I wyruszamy! Uwielbiam też samą podróż. No może niekoniecznie w upale w autobusie, ale samą podróż bardzo cenię. Oglądam świat zza szyby samochodu, pociągu czy samolotu. Fascynuje mnie obserwowanie ludzi. Pięknie ubranych biznesmenów lecących pewnie na jakąś bardzo ważną konferencję tylko z aktówką. Lubię patrzeć też co ludzie czytają, jak się ubierają, zgadywać skąd są. Uwielbiam w podróży kombinować czym i jak dojechać gdzieś. Kocham też smakować. Chodzić do knajpie uczęszczanych niekoniecznie przez turystów, bardziej przez tubylców. Na Ukrainie jeść pielmieni, w Wenecji pić kawę bez mleka której nie cierpię, w Chorwacji do wszystkiego dodawać czosnek i rozmaryn. Uwielbiam wąchać miejsca. Robić zdjęcia. Smakować. Być. Tak zwiedzam. Chłonąc atmosferę danego miejsca. Będąc wśród mieszkańców nie obok.

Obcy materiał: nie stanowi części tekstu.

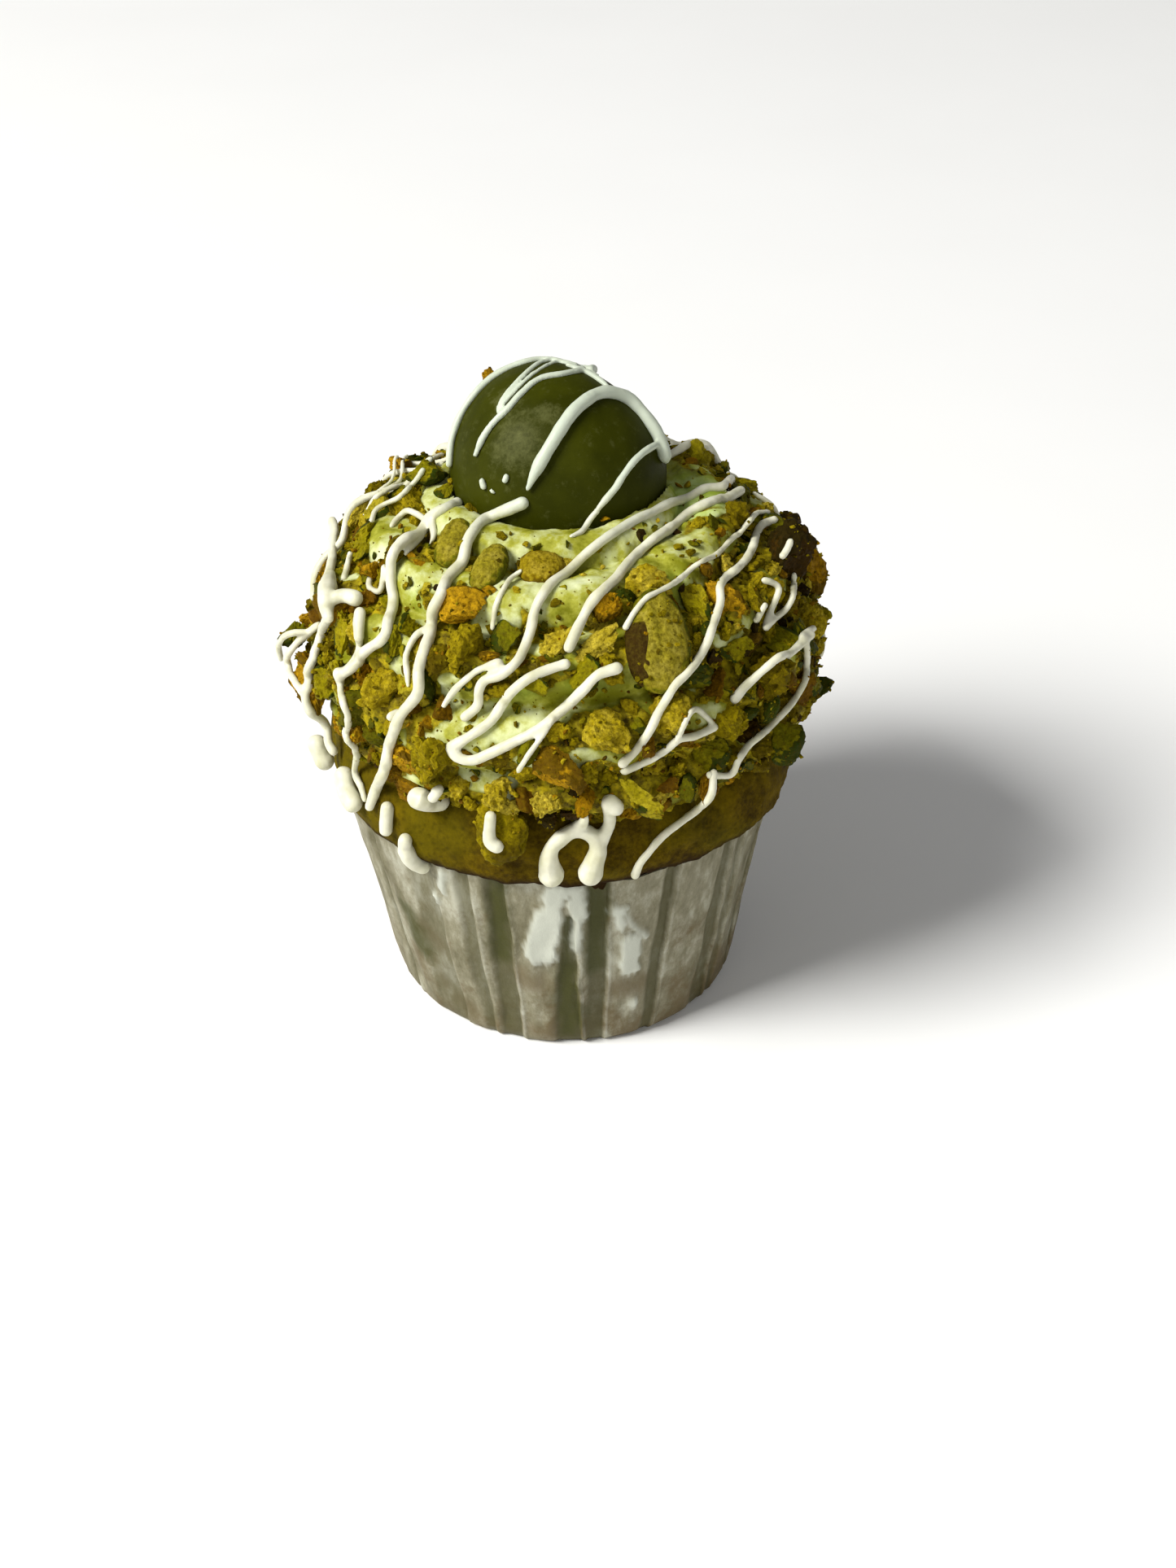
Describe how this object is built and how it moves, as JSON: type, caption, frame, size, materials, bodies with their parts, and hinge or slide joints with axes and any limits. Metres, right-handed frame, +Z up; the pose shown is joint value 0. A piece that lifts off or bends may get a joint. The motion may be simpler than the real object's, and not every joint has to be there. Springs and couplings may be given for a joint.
{
  "type": "cupcake",
  "caption": "Pistachio cupcake in a pleated paper case: piped cream rolled in chopped nuts, a chocolate ball on top and a white chocolate drizzle.",
  "frame": {"origin": "centre of the flat base of the paper case, on the surface that it stands on", "axes": "+Z up through the chocolate ball; -Y is the front, the side that the picture shows; +X is to the right as seen from the front"},
  "size_m": [0.0778, 0.0791, 0.0954],
  "materials": {
    "greaseproof_paper": "matte, pleated, with patches of grease",
    "baked_sponge": null,
    "pistachio_cream": null,
    "green_chocolate": null,
    "pistachio_nut": null,
    "nut_crumb": null
  },
  "bodies": {
    "root": {"paper_case": "greaseproof_paper", "cake": "baked_sponge", "frosting": "pistachio_cream", "chocolate_ball": "green_chocolate", "kernel_whole": "pistachio_nut", "kernel_front": "pistachio_nut", "kernel_upper_left": "pistachio_nut", "kernel_round": "pistachio_nut", "crumb_clump": "nut_crumb"}
  },
  "joints": []
}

Zupełnie nie rozumiem jak można nie lubić podróżować :) Tak samo jak nie rozumiem jak można nie lubić pomidorów, truskawek albo czekolady :) Może ja po prostu dostałam te miłość do podrózowania dodatkowo od tych wszystkich, którzy tego nie lubią? :) Tak w zamian. Chyba tak.
I mimo, że w tym roku moje wakacje trwały tylko dwa dni. Były w miejscu, w którym już byłam kilka razy więc niekoniecznie poznawałam tam cokolwiek. To miło znów poczuć wiatr we włosach i zapach bryzy polskiego morza. Mimo, że z całego serca kocham góry, miło po prostu podróżować. Mimo, że nad morze jechałam 8h i wracałam 9h a nad samym morzem byłam bardzo krótko, miło zapomnieć o codziennej rutynie i biegu i miło jak największym problemem w ciągu dnia jest rozwiązanie dylematu z czym zjeść gofra :)
Drodzy moi! A Wy? Lubicie podóżować?
Gdzie spędzacie wakacje w tym roku?
Lubicie się pakować, przygotujecie się jakoś do wyjazdów?
Pozdrawiam Was i przesyłam moc buziaków i podziękowań za liczne komentarze pod ostatnim postem.